Suneil Koliwad, MD, PhD

My laboratory investigates the role of chronic inflammation in the development of Type 2 Diabetes and how dietary lipids modulate the activation of innate immune cells that trigger and maintain inflammation in metabolic tissues.

Beyond comprising our bodily energy stores, dietary lipids are necessary for several critical processes, including the synthesis of cellular membranes, vitamins, skin lipids and waxes, blood clotting, gene expression, and cell signaling cascades. However, when chronically in excess, dietary fat intake is associated with several diseases, including diabetes, neurodegenerative diseases, certain cancers, and atherosclerosis, which together exact a huge toll on human health.

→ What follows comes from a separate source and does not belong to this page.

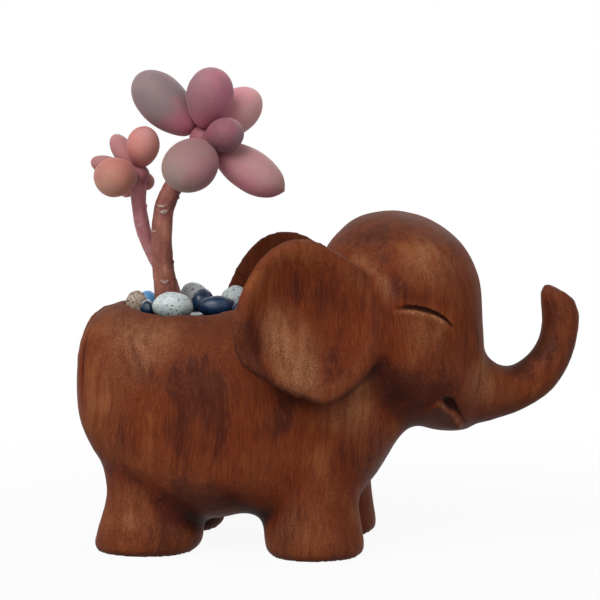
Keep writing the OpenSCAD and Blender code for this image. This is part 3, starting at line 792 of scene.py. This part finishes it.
def succulent_bark(name, props, blotch, pink, pale):
    """The smooth woody skin of an old succulent stem: pinkish brown with darker blotches, fine
    wrinkles across it and dry grey scars where leaves have dropped."""
    material, tree = new_material(name)
    place = add(tree, COORDS, out="Object")
    scar, crown = [add(tree, ATTRIBUTE, out="Fac", attribute_name=name) for name in ("scar", "crown")]
    # The scars' torn fibres are hair-thin; they are drawn as bits of 0.5 mm.
    blotches, wrinkles, fibres, bits = [
        add(tree, NOISE, {"Vector": add(tree, MAPPING, {"Vector": place, "Scale": per_cell(*cells)}),
                          "Scale": 1.0, "Detail": detail, "Roughness": rough})
        for cells, detail, rough in (((4, 4, 9), 3.0, 0.6), ((4, 4, 0.7), 2.0, 0.6),
                                     ((0.9, 0.9, 10), 2.0, 0.6), ((0.6, 0.6, 0.4), 1.0, 0.5))]
    colour = add(tree, RAMP, {"Fac": blotches}, stops=[(0.30, blotch), (0.50, pink), (0.68, pale)])
    torn, pitted = [add(tree, MATH, {0: scar, 1: layer}, operation="MULTIPLY") for layer in (wrinkles, bits)]
    dark, dry, pit = [
        add(tree, RANGE, {"Value": value, "From Min": low, "From Max": high, "To Max": most})
        for value, low, high, most in ((fibres, 0.60, 0.76, 0.30), (torn, 0.16, 0.40, 0.85),
                                       (pitted, 0.40, 0.50, 0.85))]
    for share, over in ((dark, blotch), (crown, props.crown_colour), (dry, props.scar_colour),
                        (pit, "#3b2a26")):
        colour = add(tree, MIX, {SHARE: share, UNDER: colour, OVER: over}, MIXED, data_type="RGBA")
    relief = add(tree, MATH, {0: fibres, 1: 0.8, 2: wrinkles}, operation="MULTIPLY_ADD")
    bump = add(tree, BUMP, {"Height": relief, "Strength": 0.5, "Distance": 0.25 * MM})
    shader = add(tree, "ShaderNodeBsdfPrincipled", {
        "Base Color": colour, "Normal": bump, "Roughness": 0.55, "Specular IOR Level": 0.25,
        "Subsurface Weight": 0.12, "Subsurface Radius": (4, 1.5, 1), "Subsurface Scale": MM})
    add(tree, "ShaderNodeOutputMaterial", {"Surface": shader}, None)
    return material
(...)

Given the high prevalence of high-fat diets in our world, determining the links between dietary lipids and these diseases is of biomedical and socioeconomic importance. 

One emerging possibility involves chronic inflammation. Excess dietary fat intake often produces tissue inflammation that manifests prior to disease onset. For type 2 diabetes, this process is characterized by the inflammatory (M1) activation of innate immune cells, including macrophages and dendritic cells, in metabolic tissues such as white adipose, muscle, and liver. In exploring how dietary lipids may act as proximal triggers of macrophage activation, we showed that genetically-altered murine macrophages with an increased capacity to store dietary fats as intracellular triacylglycerol are less vulnerable to M1 inflammatory activation both in culture and in living mice. Remarkably, by transplanting these protective macrophages into mice protected them against developing diabetes driven by diet-induced obesity.

We are now deeply focused on probing the mechanisms by which intracellular fatty acids modulate inflammatory activation in macrophages, dendritic cells, and CNS microglia and determine how these impact type 2 diabetes, neurodegeneration, and other diseases in which chronic inflammation precedes overt disease.